Bisnis.com, JAKARTA -- Pemerintah optimistis proyek pengusahaan sistem penyediaan air minum (SPAM) Jatiluhur Tahap I bisa bergulir ke tahap pelelangan di paruh kedua 2019. SPAM Jatilhur I yang menelan investasi Rp1,92 triliun ini akan menjadi proyek kerja sama dengan kapasitas produksi air paling besar di Indonesia.
Badan Peningkatan Penyelenggaraan SPAM Kementerian Pekerjaan Umum & Perumahan Rakyat (PUPR) melansir, Perum Jasa Tirta II (PJT II) selaku penanggung jawab dalam proyek tersebut tengah mempersiapkan tahapan pelelangan. Di samping itu, dalam pekan ini bakal diteken perjanjian induk antardaerah yang menjadi pihak pembeli air atau offtaker.
Anggota BBSPAM, Henry M. Limbong mengatakan perjanjian induk merupakan lanjutan dari kesepakatan antara PJPK dengan pihak pembeli yang diteken pada September 2018 lalu. Kesepakatan itu mencakup jadwal penyerapan air dan tarif dasar yang ditetapkan 3.200 per meter kubik.
"Nanti ada finalisasi perjanjian induk antar kepala daerah daerah yang mewakili pemilik daripada offtaker. Mereka itu siap menugaskan PDAM masing-masing untuk menyerap [air dari SPAM Jatiluhur]," jelasnya kepada Bisnis, Senin (17/6/2019).

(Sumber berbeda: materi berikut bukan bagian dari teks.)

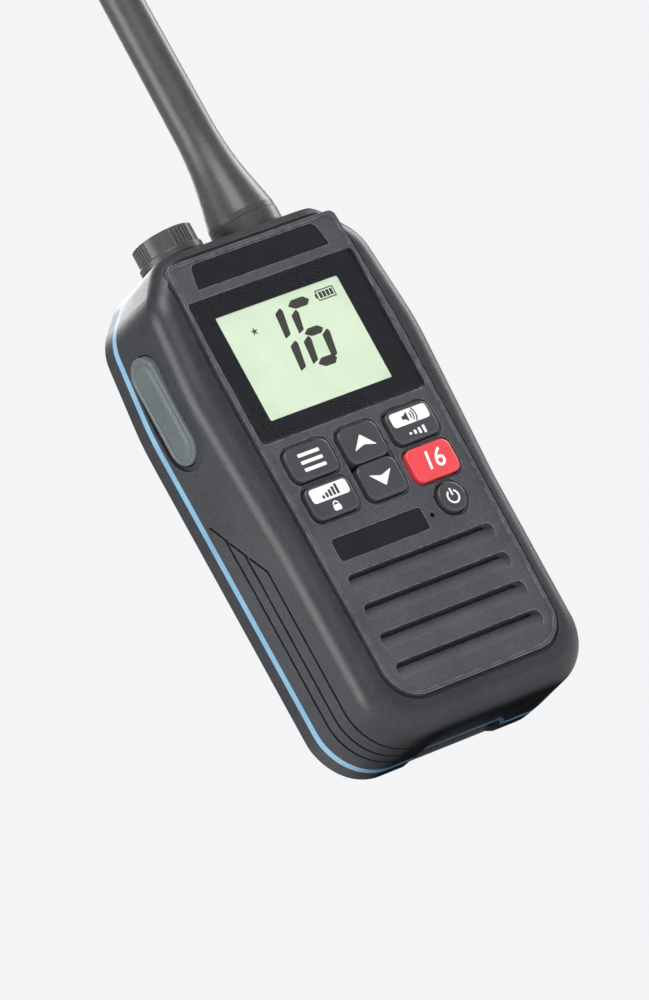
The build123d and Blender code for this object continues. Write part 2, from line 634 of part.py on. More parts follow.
def ledge_openings():
    """Openings behind the panel for the screen, the keys and the sound."""
    reach = (PANEL_BACK - CUT_OVER, LEDGE_BACK + CUT_OVER)
    holder_width = GLASS_WIDTH + 2 * (HOLDER_WALL + OPENING_FIT)
    holder_height = GLASS_HEIGHT + 2 * (HOLDER_WALL + OPENING_FIT)
    flange = KEY_GAP + KEY_LIP + OPENING_SPACE
    keys_height = 2 * ARROW_HEIGHT + KEY_GAP + 2 * OPENING_SPACE
    power = 2 * (POWER_RADIUS + flange)
    cuts = plate(window(VIEW_X, SCREEN_Z, holder_width, holder_height, HOLDER_CORNER), *reach)
    cuts += plate(window(0, ARROW_MIDDLE, 2 * (KEY_ROW_HALF + flange), keys_height, LEDGE_CORNER), *reach)
    cuts += plate(window(KEY_COLUMN, POWER_Z, power, power, LEDGE_CORNER), *reach)
    cuts += plate(sound_field(MEMBRANE_BORDER + OPENING_FIT), *reach)
    cuts += peg(*mic_place(), MIC_HOLE_RADIUS, *reach)
    return cuts


def ptt_outline(grow=0.0):
    """Pill outline of the push-to-talk pad, standing upright in Y and Z."""
    return Rot(0, 0, 90) * SlotOverall(PTT_HEIGHT + 2 * grow, PTT_WIDTH + 2 * grow)


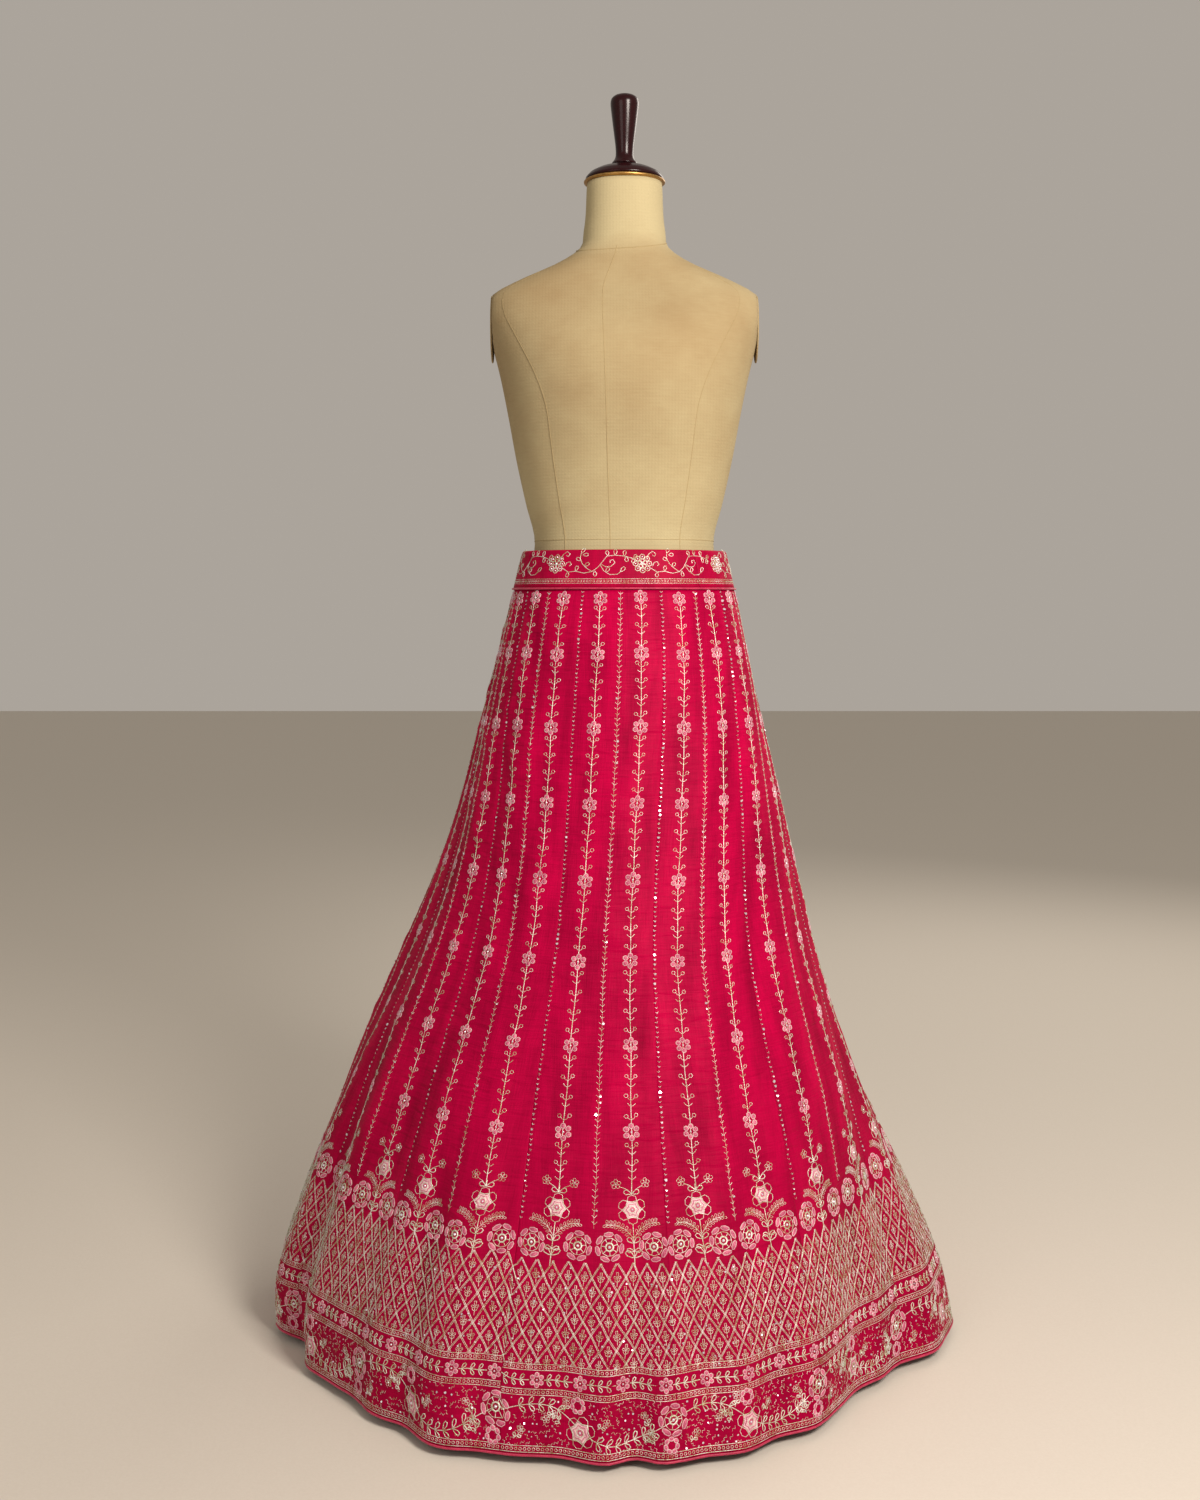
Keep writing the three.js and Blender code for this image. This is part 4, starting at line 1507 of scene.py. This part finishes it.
@dataclass
class SkirtEmbroidery:
    """Vines down the gores, roses at their feet, a lattice, and the flowered borders at the hem."""

    surface: SampledSurface
    flower_drops: tuple[float, ...] = (0.0112, 0.0845, 0.1795, 0.2750, 0.3690, 0.4647, 0.5613, 0.6578)
    rose_drop: float = 0.7395
    open_rose_drop: float = 0.778
    shares: tuple[tuple[float, ...], ...] = (  # where ring pairs and twigs lie between two flowers
        (0.146, 0.37, 0.6, 0.825), (0.26, 0.485, 0.71),
    )
    short_shares: tuple[tuple[float, ...], ...] = ((0.18, 0.5, 0.82), (0.35, 0.66))  # between the upper two, closer
    stem_gap: float = 0.0165  # drop between a vine's end and the middle of its rose
    line_end: float = 0.759
    twig_step: float = 0.0068  # drop from one pair of a middle line's twigs to the next
    sequin_step: float = 0.0056
    lattice: tuple[float, float, int] = (0.795, 0.9035, 5)  # drop of its top and bottom, diamonds in a unit
    diamond_drop: float = 0.0303  # a diamond's height, as drop
    diamond_rows: int = 7
    pair_half: float = 0.0075  # units from the middle of a pair of the lattice's threads to each
    chains: tuple[tuple[float, float], ...] = ((0.9075, 6.2), (0.934, 6.2), (0.9943, 6.6))  # drop, height in mm
    flower_band: float = 0.921
    flower_pitch: float = 48.0  # mm from one flower of the band to the next
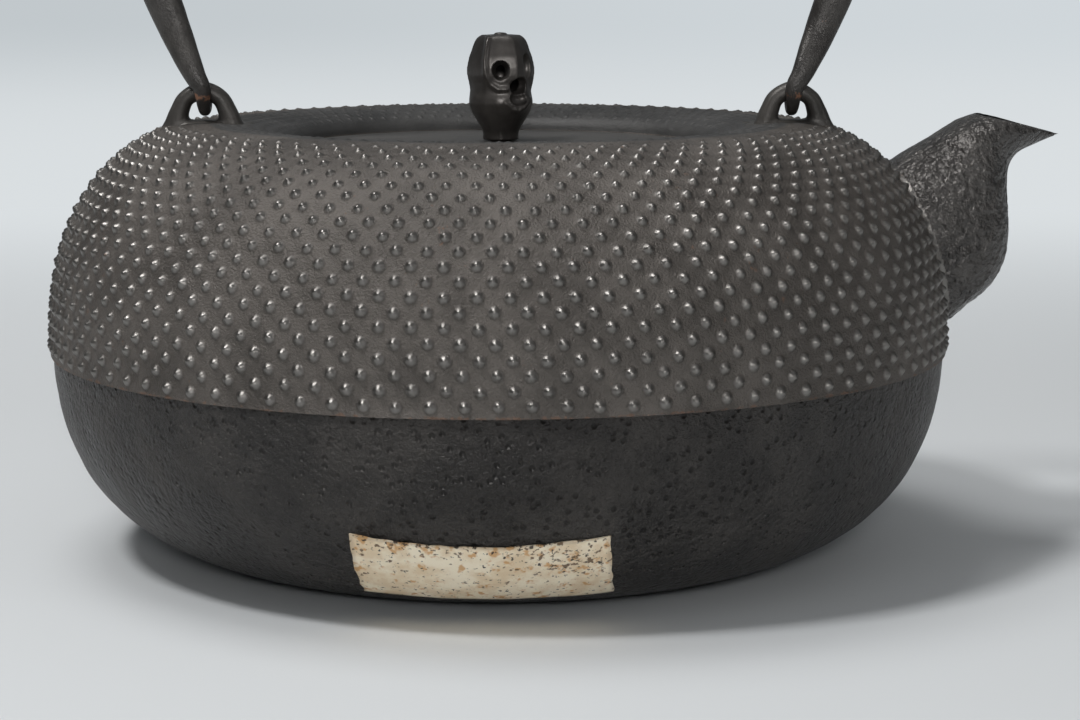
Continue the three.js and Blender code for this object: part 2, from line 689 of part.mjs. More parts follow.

Sebagaimana diketahui, empat Perusahaan Daerah Air Minum yang menjadi offtaker dalam proyek SPAM Jatiluhur, yaitu Kabupaten Karawang, Kabupaten dan Kota Bekasi serta DKI Jakarta. Sebanyak 4.000 liter per detik (lpd) akan didistribusikan ke wilayah Jakarta. Sementara itu, sisanya akan disalurkan ke Kabupaten Bekasi dan Karawang sebanyak 350 lpd dan 300 lpd untuk wilayah Kota Bekasi.
Henry menambahkan, setelah perjanjian induk diteken, PJPK bisa menggelar tahap permintaan penawaran atau request for proposal (RfP). Saat ini, ada empat peserta yang bisa mengajukan penawaran setelah lulus tahap prakualifikasi, yaitu PT Adaro Tirta Mandiri, konsorsium PT PP Tbk. - PT Jakarta Propertindo, konsorsium PT Jaya Konstruksi Manggala Pratama Tbk. - PT Wijaya Karya Tbk. - PT Tirta Gemah Ripah, dan konsorsium PT Aetra Air Jakarta - PT Moya Indonesia.
Baca Juga
Di lain pihak, Perum Jasa Tirta II selaku penanggung jawab proyek kerja sama (PJPK) telah mengajukan penjaminan kepada pemerintah atas risiko gagal bayar dan risiko terminasi. Direktur Keuangan PJT II, Haris Zulkarnain mengatakan nilai penjaminan yang diajukan untuk risiko gagal bayar dan risiko terminasi masing-masing Rp700 miliar dan Rp1,2 triliun.